J.L.: C’est une oeuvre, pas une recherche (rires) ! C’est très important de ne pas nommer ça comme ça, parce que tout ce blabla à propos du processus, de la recherche, c’est très sympathique mais ça affaiblit le geste. Pourquoi est-ce que ce serait de la recherche? Je ne vais pas faire un grand solo basé sur ce que j’apprends ici, et d’ailleurs qu’est-ce que je vais apprendre? Des choses, sûrement, les dramaturges aussi et les Laboratoires aussi, mais je crois que c’est très difficile de quantifier ça. Et la recherche rentre parfois dans ce langage académique où on fait un postulat, puis une recherche et puis voilà c’est fini, on est plus loin dans nos connaissances, quoi. Je ne sais pas si je serais capable de nommer ça maintenant.

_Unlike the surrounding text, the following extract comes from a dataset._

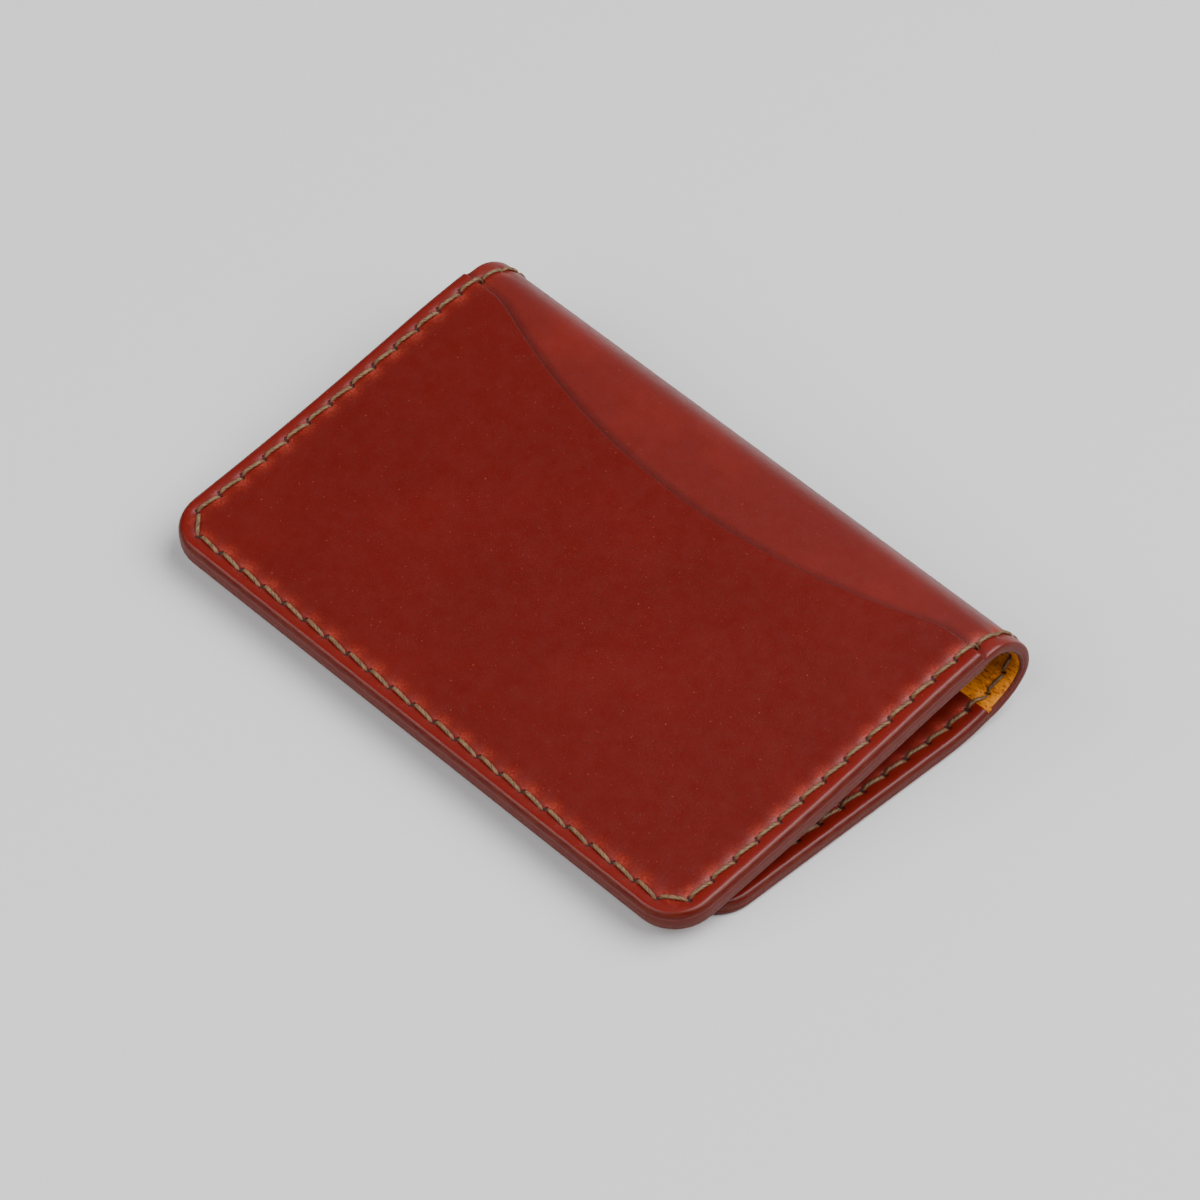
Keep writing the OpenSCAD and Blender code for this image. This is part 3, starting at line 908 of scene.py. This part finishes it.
# A region may be too narrow for a stitch of its own: its CAD thread then goes with the next one's
threads = []
cad_threads = ["thread_back"]
stitch_middles = (holes[:, 1] + next_holes[:, 1]) / 2
for region, (start, end) in enumerate(zip(bounds_s, bounds_s[1:])):
    cad_threads.append(f"thread_spine_{region + 1}" if region < STRETCHES else "thread_front")
    if np.any((stitch_middles >= start) & (stitch_middles < end)):
        thread = thread_piece(f"stitches_{len(threads) + 1}", THREAD_LOOK, start, end)
        bend_region(thread, region)
        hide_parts(*cad_threads)
        threads.append(thread)
        cad_threads = []

# ---- floor, light and camera ---------------------------------------------------------------


def floor():
    """Pale paper, a hair below the holder so that the two never share a plane."""
    mesh = bpy.data.meshes.new("floor")
    size = 3.0
    corners = [(-size, -size, 0), (size, -size, 0), (size, size, 0), (-size, size, 0)]
    mesh.from_pydata(corners, [], [(0, 1, 2, 3)])
    paper = Shader("pale_paper")
    paper.shader.inputs["Base Color"].default_value = (0.66, 0.66, 0.665, 1)
    paper.shader.inputs["Roughness"].default_value = 0.9
    mesh.materials.append(paper.material)
    plane = bpy.data.objects.new("floor", mesh)
    plane.location.z = -0.03 * MM
    bpy.context.scene.collection.objects.link(plane)


def area_light(name, azimuth, elevation, distance, size, power):
    """A rectangular white light aimed at the holder. Azimuth is counted from +X towards +Y."""
    data = bpy.data.lights.new(name, "AREA")
    data.shape = "RECTANGLE"
    data.size, data.size_y = size
    data.energy = power
    a, e = math.radians(azimuth), math.radians(elevation)
    towards = Vector((math.cos(a) * math.cos(e), math.sin(a) * math.cos(e), math.sin(e)))
    light = bpy.data.objects.new(name, data)
    light.location = towards * distance
    light.rotation_euler = towards.to_track_quat("Z", "Y").to_euler()
    bpy.context.scene.collection.objects.link(light)


def camera(azimuth, elevation, roll, distance, target, lens):
    """Azimuth 0 looks along +Y. The camera looks at target, turned by roll about its own line of sight."""
    data = bpy.data.cameras.new("camera")
    data.lens = lens
    data.sensor_width = 36
    data.clip_start, data.clip_end = 0.01, 20
    made = bpy.data.objects.new("camera", data)
    a, e = math.radians(azimuth), math.radians(elevation)
    back = Vector((math.sin(a) * math.cos(e), -math.cos(a) * math.cos(e), math.sin(e)))
    turn = back.to_track_quat("Z", "Y").to_matrix().to_4x4()
    move = Matrix.Translation(Vector(target) + back * distance)
    made.matrix_world = move @ turn @ Matrix.Rotation(math.radians(roll), 4, "Z")
    bpy.context.scene.collection.objects.link(made)
    bpy.context.scene.camera = made


floor()
area_light("window", 38, 57, 1.3, (1.4, 1.2), 34.0)
area_light("fill", 254, 41, 1.5, (1.7, 1.1), 23.0)
area_light("backdrop", 124, 20, 1.5, (2.4, 1.0), 3.0)
world = bpy.data.worlds.new("studio")
world.use_nodes = True
background = world.node_tree.nodes["Background"]
background.inputs["Color"].default_value = (0.95, 0.97, 1.0, 1)
background.inputs["Strength"].default_value = 0.05
bpy.context.scene.world = world

camera(42.91, 46.86, 3.18, 0.8622, (0.00185, 0.0002, 0.007), 190.4)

V.B.: Pour moi cela rejoint aussi les questions de publication – au sens large – du projet: à la fois les ouvertures publiques mais aussi la façon dont le projet est documenté, transmis, publié.

J.L.: Oui, ça peut être intéressant, mais en même temps je suis très à l’aise avec le fait qu’avoir fait, c’est une oeuvre. Ce n’est pas dans la documentation que ça va se valider. Je crois que la documentation est un produit tertiaire ou un accompagnement ou un élément, qui va peut-être produire un bel objet et avoir de l’importance, mais ce n’est pas l’oeuvre ni la validation de l’oeuvre. J’ai des doutes sur ce vieux trope de l’art conceptuel: documentation = oeuvre. Pour moi le fait de faire est important, les rumeurs du projet aussi… Je prépare un autre projet aux Etats-Unis qui se nourrit de celui-ci: vivre cette expérience de se retrouver ensemble là où l’on n’est pas. Je peux nommer dans chaque projet avec les “dramaturges” l’endroit où je n’étais pas, où je me suis retrouvée à cause de cette personne. Ce n’est pas de la matière mais vraiment un endroit de pensée ou des moyens qui m’étaient étrangers avant cette rencontre.

V.B.: Lors des séances de travail, tu abdiques en partie ton “autorité” au risque de la confusion des rôles au moment des présentations publiques (les parties émergées de l'iceberg projet-recherche) – tu abdiques la danse au profit d'une réflexion risquée (dans sa forme) sur la dramaturgie.

J.L.: C’est vrai, cette question de l’auteur, mais j’abdique ça automatiquement dans tout ce que je fais… En même temps je réalise que plus j’abdique – avec un bon casting bien sûr – plus cette autorité ou cette place de l’auteur m’est redonnée. En fait ça marche très bien (rires) ! Mon contrôle sur l’oeuvre relève plutôt d’une espèce de magnétisme que de gestualité, ça me plait. Mon imaginaire de la dramaturgie au début était vraiment celui d’une “contextualisation correcte”: une personne arrive et vient contextualiser ton oeuvre d’une manière correcte dans la contemporanéité, anciennement dans son propre sens et aujourd’hui dans son sens d’objet contemporain, pensé comme contemporain. Ça m’énervait, alors j’ai cherché à remettre en question cette autorité de la contemporanéité en invitant des dramaturges avec une contemporanéité différente exprès. Pour ne pas faire de mon esthétique – même si elle m’est importante – une religion ! Avec ces dramaturges, je ne suis pas retranchée dans ma place d’auteur, et je réalise de plus en plus que c’est ça, mon esthétique.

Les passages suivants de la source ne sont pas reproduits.